* SET EXERCISE:
Only the lines from the one containing "const along = bowlCentreX" down to the one containing "cad_parts[node].hide_render = cad_parts[node].hide_viewport" should be printed, exactly as they stand, ends included.
:: GIVEN INFORMATION
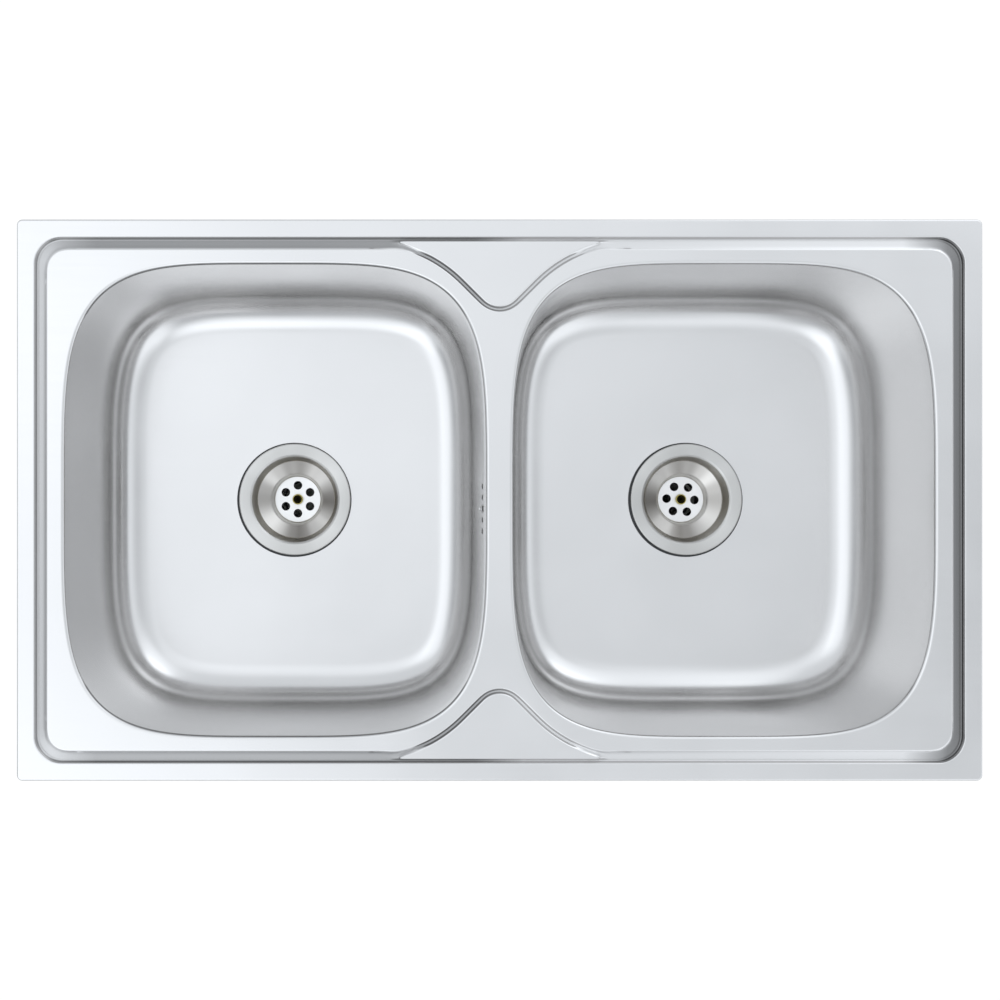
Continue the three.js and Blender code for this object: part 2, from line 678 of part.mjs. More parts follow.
function trapBody() {
  const socketRadius = pipeRadius + socketWall;
  const chamber = trapHeadRadius - trapWall;
  const dip = pipeRadius - pipeWall - 1;
  const outside = joined(
    rod(socketRadius, trapHeadTopZ, trapMouthZ),
    rod(trapHeadRadius, trapHeadFootZ, trapHeadTopZ + 1),
    rodAlong('y', socketRadius, 0, trapOutletMouth, [0, 0, trapOutletZ]));
  const hollow = cut(outside,
    rod(chamber, trapHeadFootZ - 1, trapHeadTopZ - trapWall),
    rodAlong('y', pipeRadius - pipeWall, 0, trapOutletMouth - 8, [0, 0, trapOutletZ]),
    rodAlong('y', pipeRadius + socketClearance, trapOutletMouth - socketLength + socketStop, trapOutletMouth + 1,
      [0, 0, trapOutletZ]));
  return cut(
    joined(hollow, rod(dip + pipeWall, dipEndZ, trapHeadTopZ - 1)),
    rod(dip, dipEndZ - 1, trapHeadTopZ + 4),
    rod(pipeRadius + socketClearance, trapHeadTopZ + 3, trapMouthZ + 1));
}

const trapSealThickness = 3;
const trapCupTopZ = trapHeadFootZ - trapSealThickness - 2 * fitGap;

function trapCup() {
  const foot = trapCupTopZ - trapCupDepth;
  const outer = trapHeadRadius - 2;
  const skirt = trapHeadRadius + 0.6;
  return turned([
    [0, foot + trapWall], [0, foot], [outer - 6, foot], [outer, foot + 6], [outer, trapCupTopZ - 6],
    [skirt + 3.4, trapCupTopZ - 4], [skirt + 3.4, trapHeadFootZ + trapThreadHeight], [skirt, trapHeadFootZ + trapThreadHeight],
    [skirt, trapCupTopZ], [outer - trapWall, trapCupTopZ], [outer - trapWall, foot + 7],
    [outer - 8, foot + trapWall],
  ]);
}

function outletPipe() {
  const start = trapOutletMouth - socketLength + socketStop + crossoverGap;
  return cut(
    rodAlong('y', pipeRadius, start, outletPipeEnd, [0, 0, 0]),
    rodAlong('y', pipeRadius - pipeWall, start - 1, outletPipeEnd + 1, [0, 0, 0]));
}

// ---- Overflow, in the overflow frame ----

const overflowBoxFront = overflowSealThickness + 2 * fitGap;
const spigotX = overflowBoxFront + overflowBoxDepth / 2;

function frameOutline(width, height, wall, fromX, toX) {
  return cut(
    block([fromX, -width / 2, -height / 2], [toX, width / 2, height / 2]),
    block([fromX - 1, wall - width / 2, wall - height / 2], [toX + 1, width / 2 - wall, height / 2 - wall]));
}

function overflowBox() {
  const back = overflowBoxFront + overflowBoxDepth;
  const [y, z] = [overflowBoxWidth / 2, overflowBoxHeight / 2];
  const shell = cut(
    block([overflowBoxFront, -y, -z], [back, y, z]),
    block([overflowBoxFront - 1, overflowBoxWall - y, overflowBoxWall - z],
      [back - overflowBoxWall, y - overflowBoxWall, z - overflowBoxWall]));
  const foot = -z - spigotLength;
  const at = [spigotX, 0, 0];
  const post = rodAlong('x', overflowScrewRadius + 2.3, overflowBoxFront + 1, back - 1, [0, 0, 0], 12);
  return cut(
    joined(shell, rodAlong('z', spigotRadius, foot, 1 - z, at, 12), post),
    rodAlong('z', spigotRadius - overflowBoxWall, foot - 1, overflowBoxWall + 1 - z, at, 12),
    rodAlong('x', overflowScrewRadius + fitGap, 0, back - overflowBoxWall - 1, [0, 0, 0], 12));
}

function overflowScrew() {
  const headX = -sheet - 2 * fitGap - 0.3;
  return joined(
    rodAlong('x', overflowScrewRadius, headX - 0.5, overflowBoxFront + 9, [0, 0, 0], 12),
    rodAlong('x', overflowHeadRadius, headX - overflowHeadHeight, headX, [0, 0, 0], 12));
}

// From the overflow box down between the bowls and back to the left waste's nipple.
function overflowPipe(start, down, end) {
  const inner = spigotRadius + fitGap + 0.1;
  const path = new THREE.CurvePath();
  const corner = start.clone().addScaledVector(down, (end.z - start.z) / down.z);
  const bendStart = corner.clone().addScaledVector(down, -overflowBendRadius);
  const along = end.clone().sub(corner).normalize();
  const bendEnd = corner.clone().addScaledVector(along, overflowBendRadius);
  path.add(new THREE.LineCurve3(start, bendStart));
  path.add(new THREE.QuadraticBezierCurve3(bendStart, corner, bendEnd));
  path.add(new THREE.LineCurve3(bendEnd, end));
  return pipe(path, inner + overflowPipeWall, inner, 10, 13);
}

// ---- Fixing clips, about the screw's axis with +X outwards and Z = 0 on the worktop ----

const clipInset = deckInset - clipShift;
const clipTopZ = deckZ - sheet - fitGap;
const clipBack = fitGap - clipShift - (deckSideStrip - mouthRadius);
const clipFlangeEnd = clipBack + deckSideStrip - mouthRadius - 2;
const clipTabZ = -clipLegLength + clipSheet;
const clawBaseZ = clawGripHeight - clawRise + clawSheet;
const clipWasherZ = clawBaseZ - clawSheet - fitGap - clipWasherThickness;
const clipScrewTipZ = clipTopZ - clipSheet - 3 - clipTravel;

function clipBracket() {
  const foot = clipTabZ - clipSheet;
  const profile = strip([
    [clipBack, foot], [clipBack + clipTabLength, foot], [clipBack + clipTabLength, clipTabZ],
    [clipBack + clipSheet, clipTabZ], [clipBack + clipSheet, clipTopZ - clipSheet],
    [clipFlangeEnd, clipTopZ - clipSheet], [clipFlangeEnd, clipTopZ], [clipBack, clipTopZ],
  ], clipWidth);
  return cut(
    joined(profile, rod(clipNutRadius, foot - clipNutThickness, foot + 0.5, 6)),
    rod(clipScrewRadius + fitGap, foot - clipNutThickness - 1, clipTabZ + 1, 12));
}

function clipScrew() {
  const head = clipWasherZ - fitGap;
  return joined(
    rod(clipScrewRadius, head - 1, clipScrewTipZ, holeSides),
    rod(clipHeadRadius, head - clipHeadHeight, head, 6));
}

function clipClaw() {
  const low = clawBaseZ - clawSheet;
  const lift = clawGripHeight - 2;
  return cut(
    strip([
      [-clawTail, low], [clawFlat, low], [clawReach - 3, lift - clawSheet], [clawReach, lift - clawSheet],
      [clawReach, clawGripHeight], [clawReach - clawSheet, clawGripHeight], [clawReach - clawSheet, lift],
      [clawReach - 4, lift], [clawFlat - 0.8, clawBaseZ], [-clawTail, clawBaseZ],
    ], clawWidth),
    rod(clipScrewRadius + fitGap, low - 1, clawBaseZ + 1, 12));
}

// ---- Assembly ----

const finishes = {
  pressedSteel: { color: 0xd6d8da, roughness: 0.3, metalness: 1 },
  turnedSteel: { color: 0xb9b6b0, roughness: 0.35, metalness: 1 },
  zincSteel: { color: 0xb4b8bc, roughness: 0.45, metalness: 1 },
  brass: { color: 0xb59a52, roughness: 0.35, metalness: 1 },
  blackRubber: { color: 0x1c1c1e, roughness: 0.8, metalness: 0 },
  greyFoam: { color: 0x6f7276, roughness: 0.95, metalness: 0 },
  whitePlastic: { color: 0xe6e6e2, roughness: 0.5, metalness: 0 },
  bitumen: { color: 0x3b3d40, roughness: 0.9, metalness: 0 },
};

function piece(parent, name, body, finish) {
  const mesh = new THREE.Mesh(geometryOf(body), new THREE.MeshStandardMaterial(finishes[finish]));
  mesh.name = name;
  parent.add(mesh);
  return mesh;
}

function groupAt(parent, x, y, z) {
  const group = new THREE.Group();
  group.position.set(x, y, z);
  parent.add(group);
  return group;
}

const sink = new THREE.Group();
piece(sink, 'sink_shell', sinkShell(), 'pressedSteel');

// Rim seal
{
  const loop = inset => roundedRectangle(
    halfLength - inset, halfWidth - inset, Math.max(rimCornerRadius - inset, 1), 3);
  const shape = new THREE.Shape(loop(sealInset));
  shape.holes.push(new THREE.Path(loop(sealInset + sealWidth)));
  const depth = rimHeight - sheet - fitGap;
  piece(sink, 'rim_seal', solid(new THREE.ExtrudeGeometry(shape, { depth, bevelEnabled: false })), 'greyFoam');
}

// Each bowl's waste and sound pad
const sides = [
  { name: 'left', side: -1, turn: Math.PI / 6 },
  { name: 'right', side: 1, turn: -0.05 },
];
for (const { name, side, turn } of sides) {
  const waste = groupAt(sink, side * bowlCentreX, 0, floorZ);
  piece(waste, `${name}_flange_gasket`,
    ring(wasteHoleRadius + 3 * fitGap, flangeGasketRadius, fitGap, fitGap + flangeGasketThickness, 24), 'blackRubber');
  piece(waste, `${name}_strainer_cup`, strainerCup(turn), 'turnedSteel');
  piece(waste, `${name}_clamp_screw`, clampScrew(), 'brass');
  piece(waste, `${name}_lower_gasket`,
    ring(wasteHoleRadius + 0.5, lowerGasketRadius, lowerGasketTopZ - lowerGasketThickness, lowerGasketTopZ),
    'blackRubber');
  piece(waste, `${name}_waste_body`, wasteBody(turn, side < 0), 'whitePlastic');
  piece(waste, `${name}_outlet_washer`,
    ring(pipeRadius - pipeWall, outletRadius, collarTopZ + fitGap, outletEndZ - fitGap), 'blackRubber');
  piece(waste, `${name}_outlet_nut`, unionNut(outletTopZ - 4, outletNutFootZ), 'whitePlastic');

  const slope = Math.atan(floorFall / (bowlHalfLength - filletInset - floorFlatRadius));
  const pad = groupAt(waste, side * floorFlatRadius, 0, -sheet);
  pad.rotation.y = -side * slope;
  const near = 8;
  const ends = [side * near, side * (near + padLength)].sort((a, b) => a - b);
  piece(pad, `${name}_sound_pad`, block(
    [ends[0], -padWidth / 2, -fitGap - padThickness], [ends[1], padWidth / 2, -fitGap]), 'bitumen');
}

// Pipework
{
  const left = groupAt(sink, -bowlCentreX, 0, floorZ);
  const right = groupAt(sink, bowlCentreX, 0, floorZ);
  const axis = groupAt(sink, 0, 0, floorZ + crossoverZ);
  piece(left, 'left_elbow', leftElbow(), 'whitePlastic');
  piece(right, 'right_tee', rightTee(), 'whitePlastic');
  piece(axis, 'crossover_pipe', crossoverPipe(), 'whitePlastic');
  const leftNut = piece(axis, 'crossover_left_nut', socketNut(), 'whitePlastic');
  leftNut.position.x = -bowlCentreX + bendRadius + socketLength + socketNutStart;
  const rightNut = piece(axis, 'crossover_right_nut', socketNut(), 'whitePlastic');
  rightNut.rotation.z = Math.PI;
  rightNut.position.x = bowlCentreX - teeBranch - socketNutStart;

  const trapNut = piece(right, 'trap_nut', socketNut(), 'whitePlastic');
  trapNut.rotation.y = -Math.PI / 2;
  trapNut.position.z = trapMouthZ + socketNutStart;
  piece(right, 'trap_body', trapBody(), 'whitePlastic');
  piece(right, 'trap_seal', ring(trapHeadRadius - 5, trapHeadRadius,
    trapCupTopZ + fitGap, trapCupTopZ + fitGap + trapSealThickness), 'blackRubber');
  piece(right, 'trap_cup', trapCup(), 'whitePlastic');
  const outlet = groupAt(right, 0, 0, trapOutletZ);
  piece(outlet, 'outlet_pipe', outletPipe(), 'whitePlastic');
  const outletNut = piece(outlet, 'outlet_pipe_nut', socketNut(), 'whitePlastic');
  outletNut.rotation.z = Math.PI / 2;
  outletNut.position.y = trapOutletMouth + socketNutStart;
}

// Overflow
{
  const frame = overflowFrame();
  sink.add(frame);
  piece(frame, 'overflow_seal',
    frameOutline(overflowBoxWidth, overflowBoxHeight, 3, fitGap, fitGap + overflowSealThickness), 'blackRubber');
  piece(frame, 'overflow_box', overflowBox(), 'whitePlastic');
  piece(frame, 'overflow_screw', overflowScrew(), 'zincSteel');
  frame.updateMatrix();
  const underBox = -overflowBoxHeight / 2 - 2;
  const start = new THREE.Vector3(spigotX, 0, underBox).applyMatrix4(frame.matrix);
  const end = new THREE.Vector3(
    -bowlCentreX + nippleEnd - spigotLength + 3, overflowOffset, floorZ + nippleZ);
  const down = new THREE.Vector3(-Math.sin(draftAngle), 0, -Math.cos(draftAngle));
  piece(sink, 'overflow_pipe', overflowPipe(start, down, end), 'whitePlastic');
}

// Fixing clips
{
  const along = bowlCentreX + 0.82 * bowlHalfLength;
  const clips = [
    { name: 'back_left', x: -along, y: halfWidth - clipInset, turn: Math.PI / 2 },
    { name: 'back_right', x: along, y: halfWidth - clipInset, turn: Math.PI / 2 },
    { name: 'front_left', x: -along, y: clipInset - halfWidth, turn: -Math.PI / 2 },
    { name: 'front_right', x: along, y: clipInset - halfWidth, turn: -Math.PI / 2 },
    { name: 'side_left', x: clipInset - halfLength, y: 0, turn: Math.PI },
    { name: 'side_right', x: halfLength - clipInset, y: 0, turn: 0 },
  ];
  for (const { name, x, y, turn } of clips) {
    const clip = groupAt(sink, x, y, 0);
    clip.rotation.z = turn;
    piece(clip, `clip_${name}_bracket`, clipBracket(), 'zincSteel');
    piece(clip, `clip_${name}_screw`, clipScrew(), 'zincSteel');
    piece(clip, `clip_${name}_washer`, ring(clipScrewRadius + fitGap, clipWasherRadius,
      clipWasherZ, clipWasherZ + clipWasherThickness, holeSides), 'zincSteel');
    piece(clip, `clip_${name}_claw`, clipClaw(), 'zincSteel');
  }
}

export default sink;
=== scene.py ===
import math

import bmesh
import bpy
import numpy as np
from mathutils import Matrix, Vector
from mathutils.geometry import delaunay_2d_cdt


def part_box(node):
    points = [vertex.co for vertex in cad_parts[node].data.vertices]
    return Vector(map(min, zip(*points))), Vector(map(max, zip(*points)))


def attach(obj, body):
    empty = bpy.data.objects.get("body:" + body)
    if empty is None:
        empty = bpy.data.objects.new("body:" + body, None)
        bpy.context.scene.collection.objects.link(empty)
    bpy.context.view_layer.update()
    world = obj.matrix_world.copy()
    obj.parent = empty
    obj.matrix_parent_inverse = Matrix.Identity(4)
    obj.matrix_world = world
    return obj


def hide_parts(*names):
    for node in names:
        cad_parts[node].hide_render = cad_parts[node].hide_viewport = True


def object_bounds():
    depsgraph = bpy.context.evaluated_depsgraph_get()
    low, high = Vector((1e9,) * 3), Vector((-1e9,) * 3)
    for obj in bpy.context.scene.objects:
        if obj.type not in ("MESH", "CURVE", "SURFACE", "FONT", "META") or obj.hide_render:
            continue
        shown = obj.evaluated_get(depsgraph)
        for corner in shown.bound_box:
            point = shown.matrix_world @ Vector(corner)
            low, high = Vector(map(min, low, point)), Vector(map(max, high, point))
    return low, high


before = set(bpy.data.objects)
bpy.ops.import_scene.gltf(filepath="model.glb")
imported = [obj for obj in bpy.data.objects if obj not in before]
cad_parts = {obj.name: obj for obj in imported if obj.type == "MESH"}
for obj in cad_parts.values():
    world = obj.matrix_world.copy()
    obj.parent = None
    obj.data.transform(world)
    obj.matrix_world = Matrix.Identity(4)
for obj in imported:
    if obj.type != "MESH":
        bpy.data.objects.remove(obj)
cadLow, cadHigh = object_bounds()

scene = bpy.context.scene
mm = 0.001                             # the sink is worked out in millimetres


# Small tools.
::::
* ANSWER TO THIS EXERCISE:
  const along = bowlCentreX + 0.82 * bowlHalfLength;
  const clips = [
    { name: 'back_left', x: -along, y: halfWidth - clipInset, turn: Math.PI / 2 },
    { name: 'back_right', x: along, y: halfWidth - clipInset, turn: Math.PI / 2 },
    { name: 'front_left', x: -along, y: clipInset - halfWidth, turn: -Math.PI / 2 },
    { name: 'front_right', x: along, y: clipInset - halfWidth, turn: -Math.PI / 2 },
    { name: 'side_left', x: clipInset - halfLength, y: 0, turn: Math.PI },
    { name: 'side_right', x: halfLength - clipInset, y: 0, turn: 0 },
  ];
  for (const { name, x, y, turn } of clips) {
    const clip = groupAt(sink, x, y, 0);
    clip.rotation.z = turn;
    piece(clip, `clip_${name}_bracket`, clipBracket(), 'zincSteel');
    piece(clip, `clip_${name}_screw`, clipScrew(), 'zincSteel');
    piece(clip, `clip_${name}_washer`, ring(clipScrewRadius + fitGap, clipWasherRadius,
      clipWasherZ, clipWasherZ + clipWasherThickness, holeSides), 'zincSteel');
    piece(clip, `clip_${name}_claw`, clipClaw(), 'zincSteel');
  }
}

export default sink;
=== scene.py ===
import math

import bmesh
import bpy
import numpy as np
from mathutils import Matrix, Vector
from mathutils.geometry import delaunay_2d_cdt


def part_box(node):
    points = [vertex.co for vertex in cad_parts[node].data.vertices]
    return Vector(map(min, zip(*points))), Vector(map(max, zip(*points)))


def attach(obj, body):
    empty = bpy.data.objects.get("body:" + body)
    if empty is None:
        empty = bpy.data.objects.new("body:" + body, None)
        bpy.context.scene.collection.objects.link(empty)
    bpy.context.view_layer.update()
    world = obj.matrix_world.copy()
    obj.parent = empty
    obj.matrix_parent_inverse = Matrix.Identity(4)
    obj.matrix_world = world
    return obj


def hide_parts(*names):
    for node in names:
        cad_parts[node].hide_render = cad_parts[node].hide_viewport = True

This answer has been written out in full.